▶ **WHAT IS EXPECTED**: Write out again, unaltered, the lines from the start through the line containing "return low, high".

Records excerpted from a collection
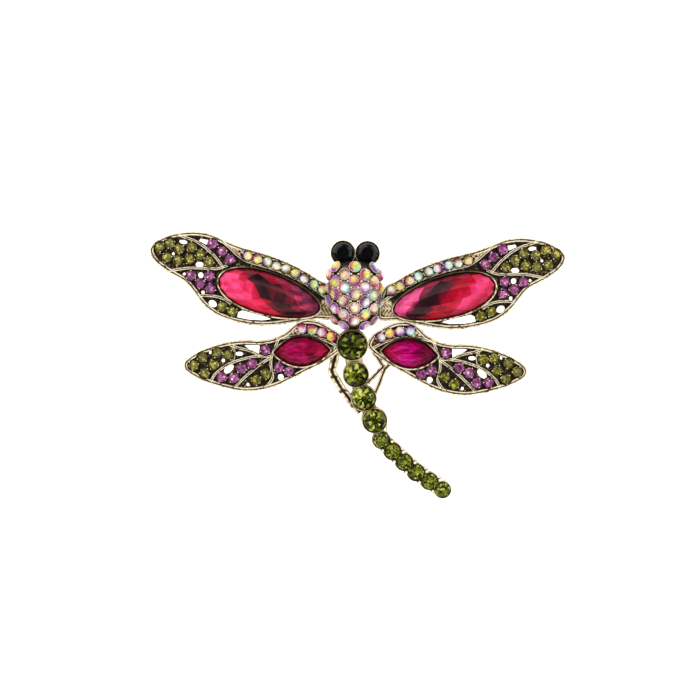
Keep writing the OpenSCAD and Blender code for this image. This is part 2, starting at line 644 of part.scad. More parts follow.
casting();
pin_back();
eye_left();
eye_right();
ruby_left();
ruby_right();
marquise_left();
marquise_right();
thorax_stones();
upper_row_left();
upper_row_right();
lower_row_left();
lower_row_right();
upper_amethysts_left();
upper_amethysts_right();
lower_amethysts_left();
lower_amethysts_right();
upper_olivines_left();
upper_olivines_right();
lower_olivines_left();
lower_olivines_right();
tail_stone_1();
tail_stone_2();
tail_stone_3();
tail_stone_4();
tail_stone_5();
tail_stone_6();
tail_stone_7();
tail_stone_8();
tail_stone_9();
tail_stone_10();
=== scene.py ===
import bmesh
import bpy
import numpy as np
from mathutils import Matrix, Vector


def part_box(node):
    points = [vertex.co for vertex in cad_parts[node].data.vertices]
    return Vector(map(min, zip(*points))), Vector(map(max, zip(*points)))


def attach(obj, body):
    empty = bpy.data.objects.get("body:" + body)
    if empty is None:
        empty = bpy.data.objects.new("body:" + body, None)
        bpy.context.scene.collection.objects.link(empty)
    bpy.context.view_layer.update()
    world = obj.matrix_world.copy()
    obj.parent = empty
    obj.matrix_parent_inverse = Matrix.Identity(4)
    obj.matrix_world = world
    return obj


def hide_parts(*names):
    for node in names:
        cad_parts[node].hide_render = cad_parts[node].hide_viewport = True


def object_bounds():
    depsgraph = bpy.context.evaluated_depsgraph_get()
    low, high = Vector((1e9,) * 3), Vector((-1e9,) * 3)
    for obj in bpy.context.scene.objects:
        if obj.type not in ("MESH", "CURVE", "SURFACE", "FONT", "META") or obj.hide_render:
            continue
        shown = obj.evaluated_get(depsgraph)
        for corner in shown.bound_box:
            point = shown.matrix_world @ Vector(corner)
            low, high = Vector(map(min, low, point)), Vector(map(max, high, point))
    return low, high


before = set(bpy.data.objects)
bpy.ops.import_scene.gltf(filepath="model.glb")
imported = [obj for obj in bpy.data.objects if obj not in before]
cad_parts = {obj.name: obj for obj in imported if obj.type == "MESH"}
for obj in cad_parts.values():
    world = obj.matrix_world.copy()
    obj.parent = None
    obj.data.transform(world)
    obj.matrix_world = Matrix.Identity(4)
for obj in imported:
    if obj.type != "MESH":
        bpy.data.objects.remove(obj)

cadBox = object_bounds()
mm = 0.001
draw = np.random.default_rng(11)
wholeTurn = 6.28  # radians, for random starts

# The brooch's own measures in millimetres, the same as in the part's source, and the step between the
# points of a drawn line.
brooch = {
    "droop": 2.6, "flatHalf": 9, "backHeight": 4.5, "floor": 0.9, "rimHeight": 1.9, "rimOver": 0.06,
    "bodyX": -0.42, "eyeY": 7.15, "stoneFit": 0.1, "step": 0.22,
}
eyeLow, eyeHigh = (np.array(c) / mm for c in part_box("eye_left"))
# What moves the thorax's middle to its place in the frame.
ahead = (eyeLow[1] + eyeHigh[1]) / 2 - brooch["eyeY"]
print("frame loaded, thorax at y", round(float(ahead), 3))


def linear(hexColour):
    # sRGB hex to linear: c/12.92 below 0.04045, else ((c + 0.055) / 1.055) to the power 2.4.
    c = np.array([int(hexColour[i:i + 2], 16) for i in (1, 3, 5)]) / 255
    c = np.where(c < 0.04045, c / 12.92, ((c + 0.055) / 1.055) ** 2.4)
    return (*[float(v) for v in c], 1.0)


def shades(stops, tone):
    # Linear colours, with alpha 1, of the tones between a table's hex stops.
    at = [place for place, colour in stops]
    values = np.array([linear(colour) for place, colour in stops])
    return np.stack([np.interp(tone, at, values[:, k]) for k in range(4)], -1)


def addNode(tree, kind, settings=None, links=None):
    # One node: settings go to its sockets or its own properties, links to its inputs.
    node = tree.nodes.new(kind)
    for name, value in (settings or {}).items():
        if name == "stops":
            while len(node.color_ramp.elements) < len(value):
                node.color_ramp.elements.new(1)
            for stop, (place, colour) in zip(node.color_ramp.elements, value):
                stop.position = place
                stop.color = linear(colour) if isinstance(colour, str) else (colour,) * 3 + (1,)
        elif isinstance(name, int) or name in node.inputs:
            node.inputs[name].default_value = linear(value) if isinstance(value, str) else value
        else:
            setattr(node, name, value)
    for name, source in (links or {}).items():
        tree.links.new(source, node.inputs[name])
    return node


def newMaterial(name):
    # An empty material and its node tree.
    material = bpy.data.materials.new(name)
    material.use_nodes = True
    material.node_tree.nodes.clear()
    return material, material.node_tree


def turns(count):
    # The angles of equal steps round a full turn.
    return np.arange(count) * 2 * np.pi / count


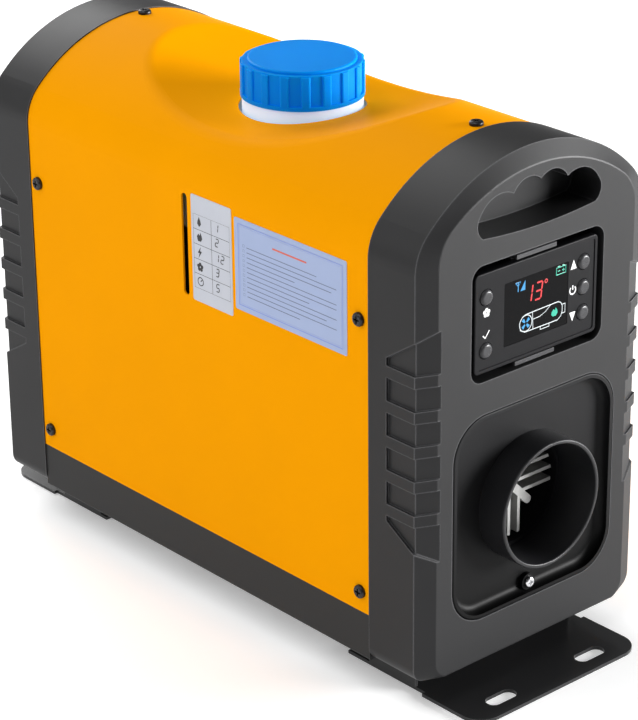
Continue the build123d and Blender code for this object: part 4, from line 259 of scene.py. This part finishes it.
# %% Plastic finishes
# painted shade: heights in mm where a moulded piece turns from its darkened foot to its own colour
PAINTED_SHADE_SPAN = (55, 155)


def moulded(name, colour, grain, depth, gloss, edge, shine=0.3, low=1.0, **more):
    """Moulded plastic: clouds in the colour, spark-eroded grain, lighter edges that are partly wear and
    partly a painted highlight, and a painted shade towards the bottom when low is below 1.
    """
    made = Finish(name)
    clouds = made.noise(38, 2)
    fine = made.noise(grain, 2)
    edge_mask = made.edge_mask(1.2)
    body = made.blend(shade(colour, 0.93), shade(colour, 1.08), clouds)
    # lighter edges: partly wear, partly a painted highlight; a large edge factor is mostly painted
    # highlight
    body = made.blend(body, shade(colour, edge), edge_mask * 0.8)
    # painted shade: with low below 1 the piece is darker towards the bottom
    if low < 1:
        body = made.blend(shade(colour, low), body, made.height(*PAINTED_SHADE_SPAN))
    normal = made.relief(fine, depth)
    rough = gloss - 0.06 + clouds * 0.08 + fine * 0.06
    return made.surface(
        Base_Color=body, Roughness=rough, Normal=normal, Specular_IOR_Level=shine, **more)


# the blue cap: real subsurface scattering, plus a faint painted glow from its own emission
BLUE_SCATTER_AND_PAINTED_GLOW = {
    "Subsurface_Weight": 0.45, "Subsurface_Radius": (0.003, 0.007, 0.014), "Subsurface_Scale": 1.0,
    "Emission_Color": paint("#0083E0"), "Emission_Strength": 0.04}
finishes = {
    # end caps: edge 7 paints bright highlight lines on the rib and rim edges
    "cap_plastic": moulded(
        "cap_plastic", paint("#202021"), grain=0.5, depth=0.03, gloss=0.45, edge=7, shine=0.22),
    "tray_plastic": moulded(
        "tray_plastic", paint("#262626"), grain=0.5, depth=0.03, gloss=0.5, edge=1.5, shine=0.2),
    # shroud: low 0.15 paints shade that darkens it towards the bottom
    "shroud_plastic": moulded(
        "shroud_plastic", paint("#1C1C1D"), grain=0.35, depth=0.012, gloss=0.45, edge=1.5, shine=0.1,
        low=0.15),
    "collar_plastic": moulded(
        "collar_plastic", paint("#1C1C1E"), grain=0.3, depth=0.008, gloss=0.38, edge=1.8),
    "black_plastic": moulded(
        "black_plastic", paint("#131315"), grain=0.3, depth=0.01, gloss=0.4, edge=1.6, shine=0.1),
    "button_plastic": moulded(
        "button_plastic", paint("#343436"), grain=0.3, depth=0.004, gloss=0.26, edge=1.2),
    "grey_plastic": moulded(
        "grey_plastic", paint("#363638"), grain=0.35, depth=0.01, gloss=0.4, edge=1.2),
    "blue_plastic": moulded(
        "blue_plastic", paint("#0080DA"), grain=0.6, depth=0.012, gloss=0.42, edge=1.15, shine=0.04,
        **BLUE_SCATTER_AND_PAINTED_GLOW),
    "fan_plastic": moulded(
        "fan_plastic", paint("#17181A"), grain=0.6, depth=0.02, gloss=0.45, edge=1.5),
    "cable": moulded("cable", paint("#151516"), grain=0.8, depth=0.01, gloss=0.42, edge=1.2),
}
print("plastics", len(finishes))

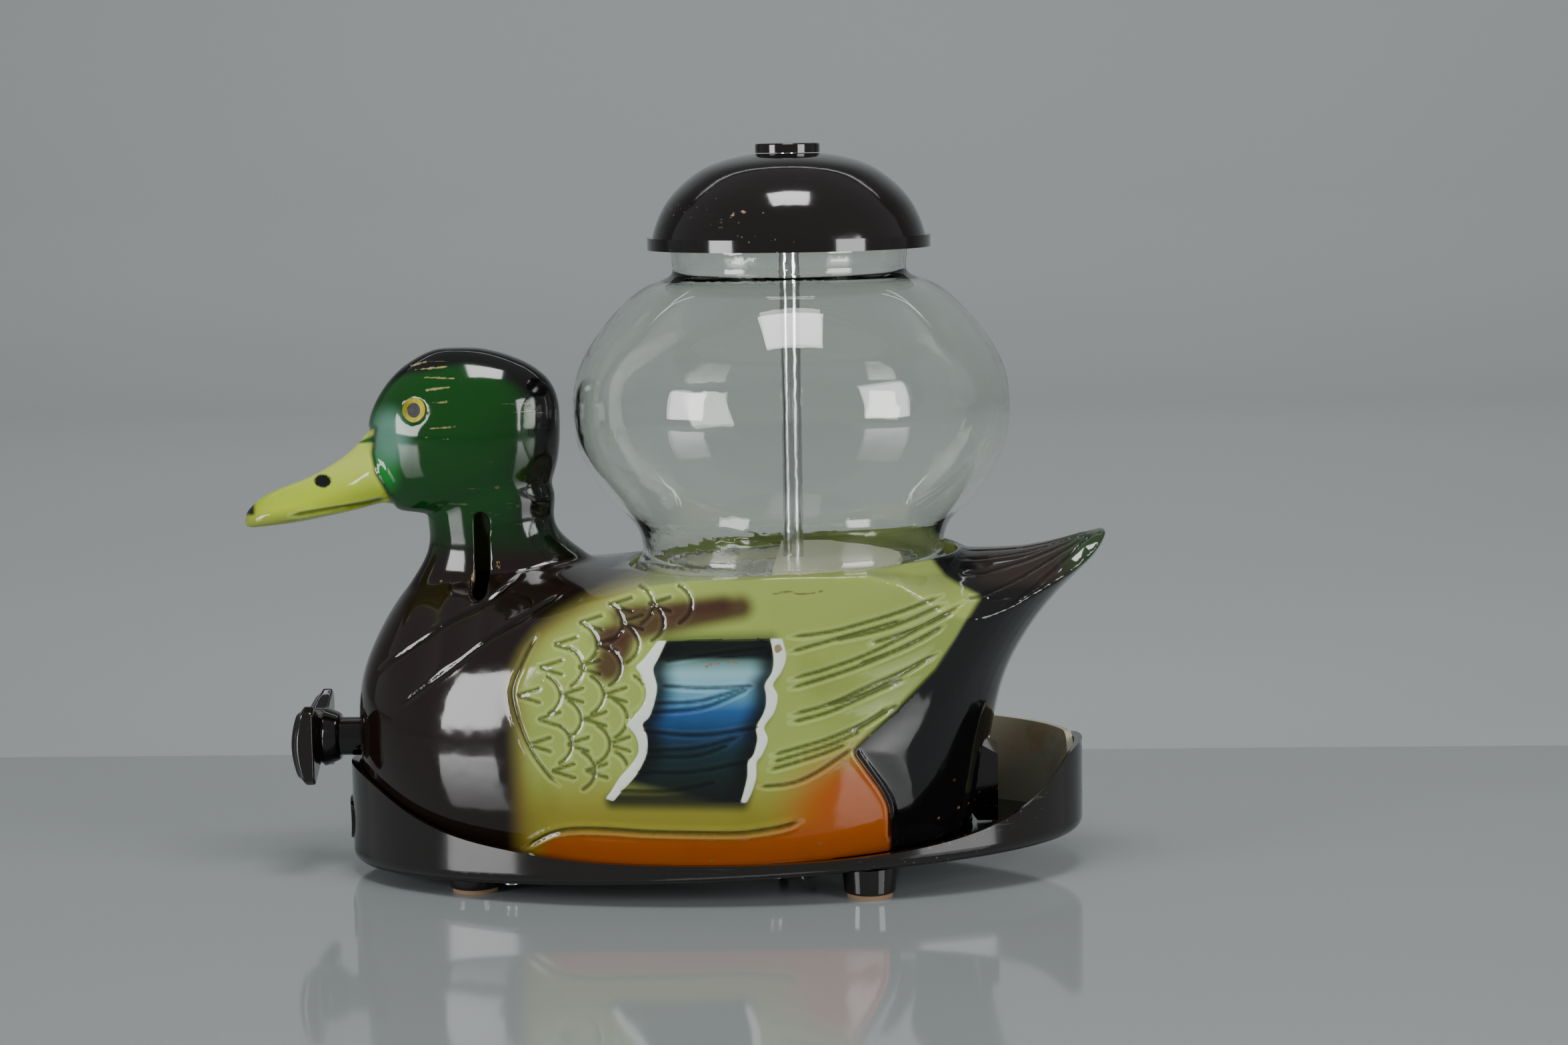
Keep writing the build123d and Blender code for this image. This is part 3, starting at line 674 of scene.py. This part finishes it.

▶ **FULL OUTPUT**:
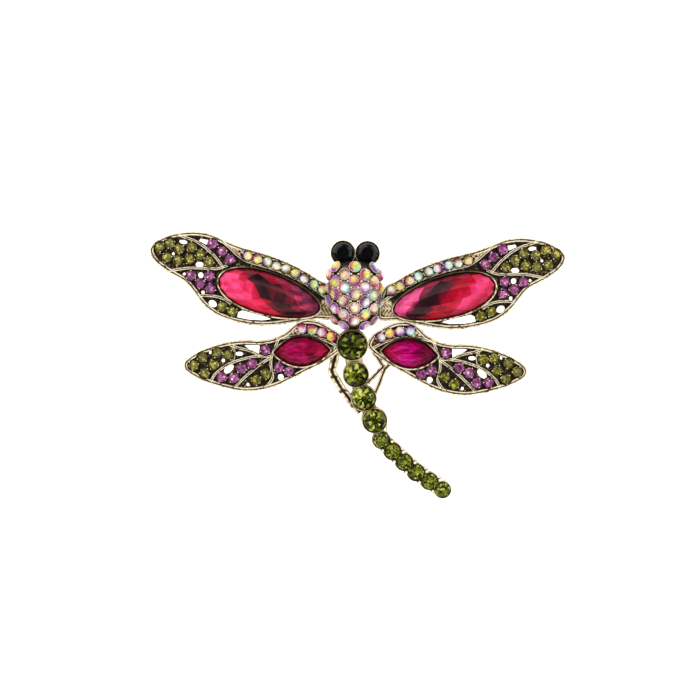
Keep writing the OpenSCAD and Blender code for this image. This is part 2, starting at line 644 of part.scad. More parts follow.
casting();
pin_back();
eye_left();
eye_right();
ruby_left();
ruby_right();
marquise_left();
marquise_right();
thorax_stones();
upper_row_left();
upper_row_right();
lower_row_left();
lower_row_right();
upper_amethysts_left();
upper_amethysts_right();
lower_amethysts_left();
lower_amethysts_right();
upper_olivines_left();
upper_olivines_right();
lower_olivines_left();
lower_olivines_right();
tail_stone_1();
tail_stone_2();
tail_stone_3();
tail_stone_4();
tail_stone_5();
tail_stone_6();
tail_stone_7();
tail_stone_8();
tail_stone_9();
tail_stone_10();
=== scene.py ===
import bmesh
import bpy
import numpy as np
from mathutils import Matrix, Vector


def part_box(node):
    points = [vertex.co for vertex in cad_parts[node].data.vertices]
    return Vector(map(min, zip(*points))), Vector(map(max, zip(*points)))


def attach(obj, body):
    empty = bpy.data.objects.get("body:" + body)
    if empty is None:
        empty = bpy.data.objects.new("body:" + body, None)
        bpy.context.scene.collection.objects.link(empty)
    bpy.context.view_layer.update()
    world = obj.matrix_world.copy()
    obj.parent = empty
    obj.matrix_parent_inverse = Matrix.Identity(4)
    obj.matrix_world = world
    return obj


def hide_parts(*names):
    for node in names:
        cad_parts[node].hide_render = cad_parts[node].hide_viewport = True


def object_bounds():
    depsgraph = bpy.context.evaluated_depsgraph_get()
    low, high = Vector((1e9,) * 3), Vector((-1e9,) * 3)
    for obj in bpy.context.scene.objects:
        if obj.type not in ("MESH", "CURVE", "SURFACE", "FONT", "META") or obj.hide_render:
            continue
        shown = obj.evaluated_get(depsgraph)
        for corner in shown.bound_box:
            point = shown.matrix_world @ Vector(corner)
            low, high = Vector(map(min, low, point)), Vector(map(max, high, point))
    return low, high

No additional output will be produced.